# Smoker?



## Ginweed (Jan 13, 2005)

I've retired my $50 electric smoker after about 8 years of use. Now I'm looking to invest in a quality smoker that will last some time. I'd like to stick with electric. Any suggestions for make/model and where to buy? Thanks.


----------



## alex-v (Mar 24, 2005)

Sorry, can't make any suggestions.

Well, one suggestion. Consider one of the wood and/or charcoal models. I had an electric and then tried one of the wood/charcoal models and have not gone back.


----------



## Frantz (Dec 9, 2003)

I bought a Masterbuilt from Cabelas that so far I am really enjoying. It seals way better than my old smokers so it is taking some adjustment to get used to, but I love the electronic temp and time set, makes life a lot easier.

http://www.cabelas.com/cabelas/en/t...xt=smoker&Ntx=mode+matchall&N=4808&trueNum=32


----------



## malainse (Sep 2, 2002)

http://www.bradleysmoker.com/main-page.asp

Wife got me one for xmas a few years ago and it is the best........ I would not go with the new digital one, they have auto shut-off after 9 hrs. 

http://www.chezbubba.com/

Kirk the owner at chezbubba is a great guy, prices and shipping are best I have found...


----------



## Frantz (Dec 9, 2003)

I looked at the Bradley smolers a couple years back, even went through the trouble of become a licensed reseller so I could sell a few off and maybe pay for my own. then I got to thinking about all the maple, apple and what not that is just laying in the woods around here. I can get the wood free with minimal effort, with the bradley I was limited to the round premade discs, so I went with the Masterbuilt.

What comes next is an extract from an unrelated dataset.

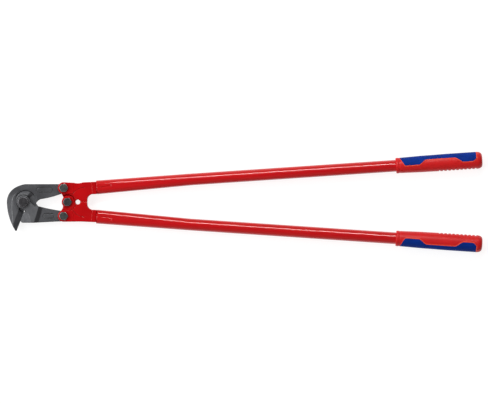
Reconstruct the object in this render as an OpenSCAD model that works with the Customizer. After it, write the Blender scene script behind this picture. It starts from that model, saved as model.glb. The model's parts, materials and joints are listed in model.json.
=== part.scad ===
// Rebar cutter: two forged jaws on a main pivot bolt, worked by two long handles.
// The origin is on the main pivot axis, on the plane that the closed tool lies on.
// +X runs from the jaws to the grips, +Y to the upper handle, +Z to the bolt heads.

/* [Overall] */
// Length from the front of the hook to the end of the grips
tool_length = 950; // [850:5:1150]
// Angle between each straight handle tube and the tool's centre line
handle_angle = 3.83; // [3.2:0.05:4.6]

/* [Linkage] */
// Distance from the main pivot to the jaw bolts, along the tool
jaw_bolt_x = 80.4; // [76:0.2:97]
// Distance from the centre line to each jaw bolt
jaw_bolt_y = 28; // [26:0.2:30]
// Distance from the jaw bolts back to the centre bolt, along the tool
centre_setback = 7.6; // [6:0.2:9]

/* [Jaws] */
// Radius of the hook's outer rim about the main pivot
hook_r = 33.3; // [31:0.1:36]
// Distance from the main pivot down to the tip of the hook
hook_drop = 58; // [54:0.5:66]
// Thickness of the jaw arms where they enter the yokes
arm_thickness = 10; // [8:0.5:11]
// Height of each jaw's head above the middle plane
head_height = 9; // [7.5:0.5:9.5]
// Diameter of the main pivot bolt
pivot_d = 12; // [10:0.5:14.5]

/* [Yokes] */
// Thickness of the forged yokes
yoke_thickness = 20; // [16.5:0.5:24]
// Diameter of the centre bolt and the two jaw bolts
bolt_d = 10; // [8:0.5:12]
// Radius of the yoke's lug around each jaw bolt
lug_r = 11.5; // [11:0.1:13]

/* [Handles] */
// Outer diameter of the straight part of each tube
tube_d = 23.7; // [19.5:0.1:28.5]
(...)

Other than the limitation of the discs, everything else about the bradley is just great! Auto feeding of the fuel, timer, they are built very well, I just could not get over free vs $$$ for the wood. If you are buying your wood chips anyhow, the bradley is a better choice I think.


----------



## versca1 (Dec 5, 2005)

If you got 8 years out of the electric one, that is good. I had mine for less than 2 years and the element burnt out. Char broil told me it was around $40 for a new element. I just bought another one and I'll use it for parts as they wear out. Father in law has a nice stainless steel one, he said he was gonna use it all the time, It's still sitting in the box in his pole barn...I should see if I could buy it from him.
In fact I am smoking some salmon my dad caught last year. Said he really doesn't like salmon, but he sure likes catching it.


----------